Kafka v2.4 Consumer Configurations:-
kafka.consumer.auto.offset.reset=earliest
kafka.consumer.auto.commit=false
Kafka consumer container config:-
#Bean
public ConcurrentKafkaListenerContainerFactory<String, PayoutDto> kafkaPayoutStatusPoolListenerContainerFactory() {
ConcurrentKafkaListenerContainerFactory<String, PayoutDto> factory = new ConcurrentKafkaListenerContainerFactory<>();
factory.setConsumerFactory(kafkaConsumerFactoryForPayoutEvent());
factory.getContainerProperties().setAckMode(AckMode.MANUAL_IMMEDIATE);
factory.setMissingTopicsFatal(false);
return factory;
}
Kafka consumer:-
#KafkaListener(id = "regularPayoutEventConsumer", topics = "${kafka.regular.payout.consumer.queuename}", containerFactory = "kafkaPayoutStatusPoolListenerContainerFactory", groupId = "${kafka.regular.payout.consumer.groupId}")

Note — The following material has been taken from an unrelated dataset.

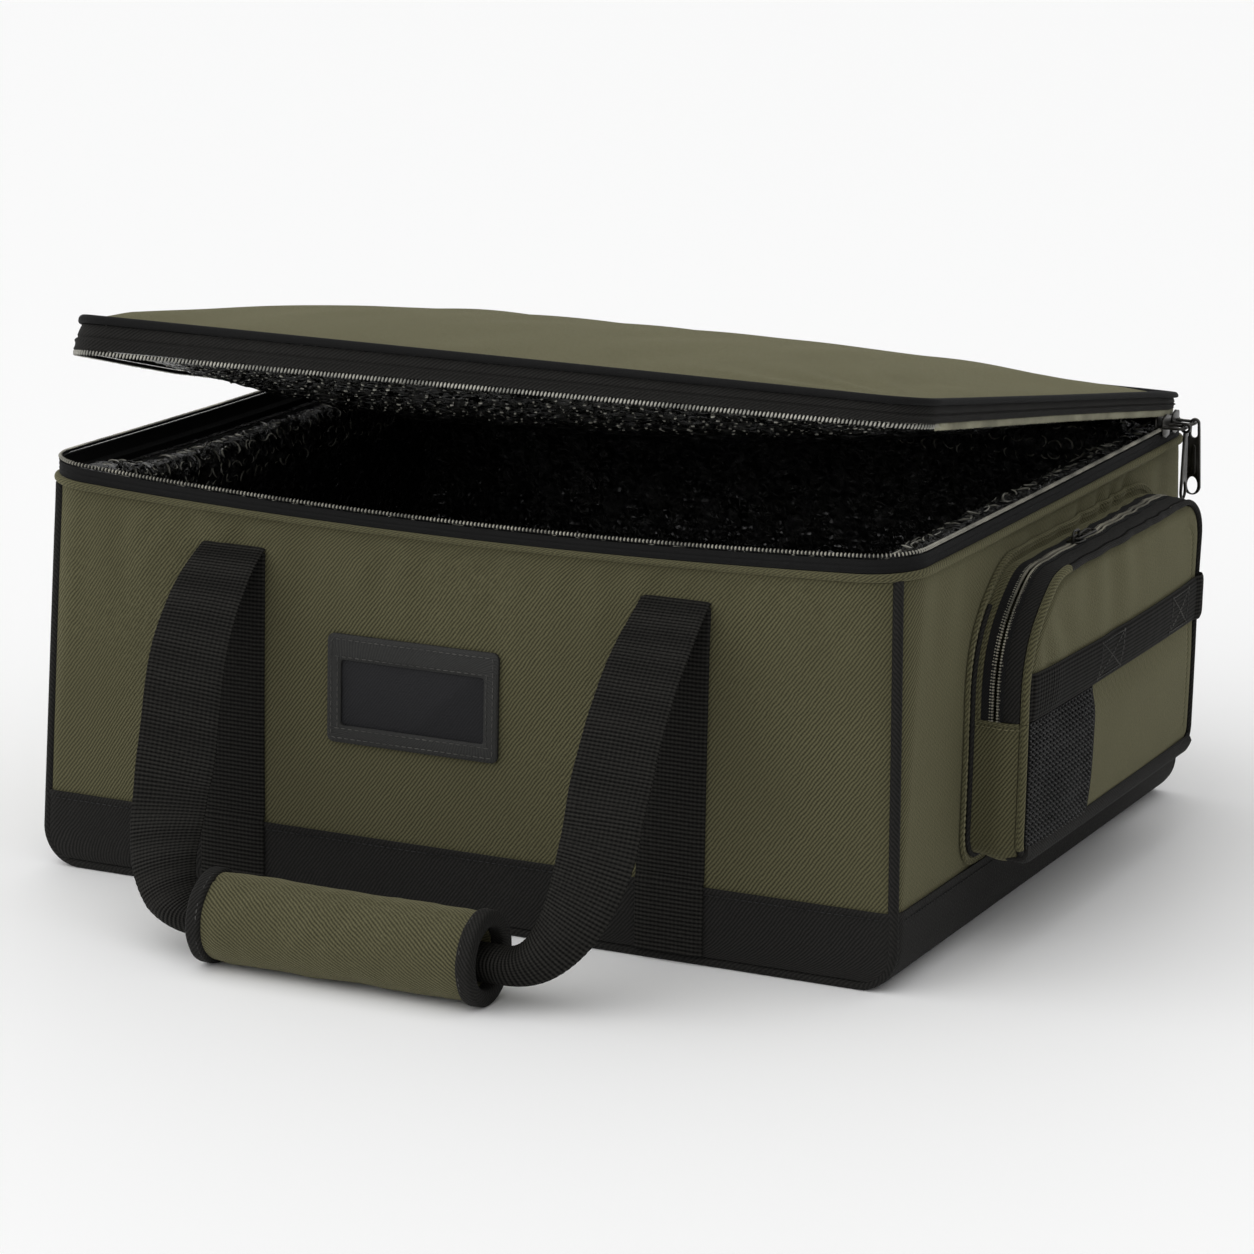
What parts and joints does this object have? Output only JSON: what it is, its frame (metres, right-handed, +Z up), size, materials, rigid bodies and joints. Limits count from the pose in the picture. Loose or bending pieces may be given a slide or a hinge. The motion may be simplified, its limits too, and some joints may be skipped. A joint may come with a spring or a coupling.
{
  "type": "pizza delivery bag",
  "caption": "Soft insulated delivery bag with a zipped back-hinged lid, webbing loop handles with padded grips, a zipped side pocket and a label window.",
  "frame": {"origin": "on the floor, under the middle of the base", "axes": "+Z up, the front with the label faces -Y, the side pocket is on +X"},
  "size_m": [0.5372, 0.708, 0.3069],
  "materials": {
    "olive_fabric": "woven twill, matt, cut and piped panels of the shell",
    "black_fabric": "plain black woven trim, gusset bands and piping",
    "black_webbing": "ribbed black webbing, 38 mm",
    "black_mesh": "open black mesh over the olive pocket panel",
    "label_vinyl": "black vinyl label holder",
    "grip_padding": "olive twill over thin foam",
    "lining_film": "glossy black crinkled film lining",
    "foam": "closed-cell insulating foam, hidden",
    "base_sheet": "stiff plastic base board, hidden",
    "zip_coil": "black nylon zip coil",
    "zip_metal": "dark gunmetal zip sliders and pulls"
  },
  "bodies": {
    "bag_body": {"front_panel": "olive_fabric", "back_panel": "olive_fabric", "right_side_panel": "olive_fabric", "left_side_panel": "olive_fabric", "front_base_trim": "black_fabric", "back_base_trim": "black_fabric", "base_boot": "black_fabric", "front_piping": "black_fabric", "back_piping": "black_fabric", "rim_bead": "olive_fabric", "rim_band": "black_fabric", "body_zip_coil": "zip_coil", "base_board": "base_sheet", "base_foam": "foam", "front_foam": "foam", "back_foam": "foam", "right_foam": "foam", "left_foam": "foam", "lining": "lining_film", "lid_hinge_strip_lower": "black_fabric", "front_anchor_left": "black_webbing", "front_anchor_right": "black_webbing", "rear_anchor_left": "black_webbing", "rear_anchor_right": "black_webbing", "label_backing": "label_vinyl", "label_frame": "label_vinyl", "pocket_flange": "olive_fabric", "pocket_back_gusset": "olive_fabric", "pocket_lower_gusset": "olive_fabric", "pocket_zip_coil_back": "zip_coil", "pocket_lower_piping": "black_fabric", "pocket_lower_panel": "olive_fabric", "pocket_mesh": "black_mesh"},
    "lid": {"lid_top": "olive_fabric", "lid_foam": "foam", "lid_lining": "lining_film", "lid_bead": "black_fabric", "lid_band": "black_fabric", "lid_zip_coil": "zip_coil", "lid_hinge_strip_upper": "black_fabric"},
    "front_handle": {"front_handle_strap": "black_webbing", "front_grip": "grip_padding", "front_grip_binding_left": "black_fabric", "front_grip_binding_right": "black_fabric"},
    "rear_handle": {"rear_handle_strap": "black_webbing", "rear_grip": "grip_padding", "rear_grip_binding_left": "black_fabric", "rear_grip_binding_right": "black_fabric"},
    "front_slider": {"front_slider": "zip_metal"},
    "front_pull": {"front_slider_pull": "zip_metal"},
    "rear_slider": {"rear_slider": "zip_metal"},
    "rear_pull": {"rear_slider_pull": "zip_metal"},
    "pocket_flap": {"pocket_flap": "olive_fabric", "pocket_front_gusset": "black_fabric", "pocket_zip_coil_front": "zip_coil", "pocket_flap_piping": "olive_fabric", "pocket_webbing": "black_webbing"},
    "pocket_slider": {"pocket_slider": "zip_metal"},
    "pocket_pull": {"pocket_slider_pull": "zip_metal"}
  },
  "joints": [
    {"name": "lid_hinge", "type": "hinge", "parent": "bag_body", "child": "lid", "pos_m": [0, 0.2213, 0.2252], "axis": [-1, 0, 0], "range_deg": [-8, 110]},
    {"name": "front_handle_swing", "type": "hinge", "parent": "bag_body", "child": "front_handle", "pos_m": [0, -0.223, 0.1885], "axis": [-1, 0, 0], "range_deg": [0, 130]},
    {"name": "rear_handle_swing", "type": "hinge", "parent": "bag_body", "child": "rear_handle", "pos_m": [0, 0.223, 0.1885], "axis": [1, 0, 0], "range_deg": [0, 95]},
    {"name": "front_slider_travel", "type": "slide", "parent": "bag_body", "child": "front_slider", "axis": [0, -1, 0], "range_m": [0, 0.02]},
    {"name": "front_pull_swing", "type": "hinge", "parent": "front_slider", "child": "front_pull", "pos_m": [0.26315, 0.17, 0.2252], "axis": [0, -1, 0], "range_deg": [-5, 120]},
    {"name": "rear_slider_travel", "type": "slide", "parent": "bag_body", "child": "rear_slider", "axis": [0, -1, 0], "range_m": [0, 0.02]},
    {"name": "rear_pull_swing", "type": "hinge", "parent": "rear_slider", "child": "rear_pull", "pos_m": [0.26315, 0.1865, 0.2252], "axis": [0, -1, 0], "range_deg": [-5, 120]},
    {"name": "pocket_flap_hinge", "type": "hinge", "parent": "bag_body", "child": "pocket_flap", "pos_m": [0.2846, 0, 0.1235], "axis": [0, 1, 0], "range_deg": [0, 100]},
    {"name": "pocket_slider_travel", "type": "slide", "parent": "bag_body", "child": "pocket_slider", "axis": [0, 1, 0], "range_m": [-0.048, 0.132]},
    {"name": "pocket_pull_lift", "type": "hinge", "parent": "pocket_slider", "child": "pocket_pull", "pos_m": [0.2648, -0.017, 0.1975], "axis": [1, 0, 0], "range_deg": [0, 170]}
  ],
  "couplings": [
    {"joint": "rear_slider_travel", "follows": "front_slider_travel", "ratio": 1}
  ]
}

public void listen(ConsumerRecord<String, PayoutDto> consumerRecord, Acknowledgment ack) {
StopWatch watch = new StopWatch();
watch.start();
String key = null;
Long offset = null;
try {
PayoutDto payoutDto = consumerRecord.value();
key = consumerRecord.key();
offset = consumerRecord.offset();
cpAccountsService.processPayoutEvent(payoutDto);
ack.acknowledge();
} catch (Exception e) {
log.error("Exception occured in RegularPayoutEventConsumer due to following issue {}", e);
} finally {
watch.stop();
log.debug("tolal time taken by consumer for requestID:" + key + " on offset:" + offset + " is:"
+ watch.getTotalTimeMillis());
}
}
Success Scenario:-
consumer failed to acknowledge on an exception which creates a lag, lets say last committed offset is 30 and now lag is 4.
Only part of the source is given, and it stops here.